Sometimes it’s easy to keep those things in perspective. Sometimes it isn’t. The great thing about Scrooge Moments, though, is that they do come to an end sooner or later. Most years, I’ve found my holiday bliss sooner or later no matter how uncomfortable things were early on. One year when I was perhaps 14, it arrived while I was lying in bed listening to the oldies station on my headphones with snow falling outside and the rest of the family safely on the other side of my bedroom door. A year or two after that, it was visiting a used record shop with my best friend and finding a favorite Beatles 45 on sale. Once in college, it was an hours-long conversation with a young woman I’d been hoping for weeks to get to know better, in her room with freezing rain falling outside and us warm and cozy inside. The year before I started grad school, it came when I finished off the last of my grad school applications after having worked on them for about six months. Once while I was teaching in Taiwan, it was a note from a co-worker written in precise English-as-a-second-language telling me how cute I was with my glasses.

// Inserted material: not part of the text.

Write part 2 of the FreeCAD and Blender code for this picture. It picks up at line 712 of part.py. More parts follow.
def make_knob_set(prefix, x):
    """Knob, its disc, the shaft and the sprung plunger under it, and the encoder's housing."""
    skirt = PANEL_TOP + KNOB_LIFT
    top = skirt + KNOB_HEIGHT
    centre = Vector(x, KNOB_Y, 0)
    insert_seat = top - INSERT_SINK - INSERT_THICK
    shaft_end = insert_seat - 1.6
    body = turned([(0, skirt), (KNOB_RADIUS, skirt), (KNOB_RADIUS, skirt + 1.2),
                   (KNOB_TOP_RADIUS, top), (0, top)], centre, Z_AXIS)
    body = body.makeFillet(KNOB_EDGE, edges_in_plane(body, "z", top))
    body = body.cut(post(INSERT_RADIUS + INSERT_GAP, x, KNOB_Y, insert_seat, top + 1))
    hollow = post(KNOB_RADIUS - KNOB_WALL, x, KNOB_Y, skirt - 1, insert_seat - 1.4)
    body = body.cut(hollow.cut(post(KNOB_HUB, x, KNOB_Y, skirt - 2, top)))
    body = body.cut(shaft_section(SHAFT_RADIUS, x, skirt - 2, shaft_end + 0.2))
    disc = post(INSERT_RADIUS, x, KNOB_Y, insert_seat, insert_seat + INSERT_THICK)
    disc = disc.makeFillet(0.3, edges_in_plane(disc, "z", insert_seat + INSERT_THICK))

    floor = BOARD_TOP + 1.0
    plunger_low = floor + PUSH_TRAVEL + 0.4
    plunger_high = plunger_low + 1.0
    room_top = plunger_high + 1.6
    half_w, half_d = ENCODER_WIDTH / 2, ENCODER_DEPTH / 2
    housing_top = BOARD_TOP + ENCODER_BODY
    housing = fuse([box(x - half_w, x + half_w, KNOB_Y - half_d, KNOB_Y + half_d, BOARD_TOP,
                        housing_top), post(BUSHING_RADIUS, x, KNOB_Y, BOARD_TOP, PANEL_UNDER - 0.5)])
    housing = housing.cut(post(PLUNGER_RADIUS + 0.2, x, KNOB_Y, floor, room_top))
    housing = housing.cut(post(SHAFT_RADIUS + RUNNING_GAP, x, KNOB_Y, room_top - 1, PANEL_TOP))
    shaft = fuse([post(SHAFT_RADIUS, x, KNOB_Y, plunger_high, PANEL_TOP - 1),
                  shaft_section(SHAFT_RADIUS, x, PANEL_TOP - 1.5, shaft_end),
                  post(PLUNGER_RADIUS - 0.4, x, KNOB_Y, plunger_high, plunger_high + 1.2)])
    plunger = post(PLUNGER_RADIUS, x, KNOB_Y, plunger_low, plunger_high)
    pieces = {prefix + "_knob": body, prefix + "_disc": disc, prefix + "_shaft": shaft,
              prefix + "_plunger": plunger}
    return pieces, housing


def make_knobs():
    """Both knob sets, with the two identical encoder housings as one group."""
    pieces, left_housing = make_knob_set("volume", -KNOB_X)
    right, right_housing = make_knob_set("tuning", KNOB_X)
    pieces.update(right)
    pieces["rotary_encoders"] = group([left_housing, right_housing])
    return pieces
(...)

And yes, of course there are years when there won’t be any such moments. I’ve had those too, though I do my best not to dwell on them. But once you’ve been through one such year, you learn a remarkable thing: we can survive the experience. January 2 will roll around soon enough, and everything will be back to normal. (In many places, of course, "normal" for January is cold and barren, and that’s all the more of a shock to the system after the sugar high of Christmas!) Then more than ever, people everywhere will remember that all those heartwarming images of the perfect holiday are just that – images. Not reality. And you’ll be all the better-able to make it through that for what you’ve just been through.
To those of you who really fortunate enough to have families you get along with and who really are in for a joyful holiday, more power to you. For the rest of us, don’t worry. You’re not alone, and you can make it through!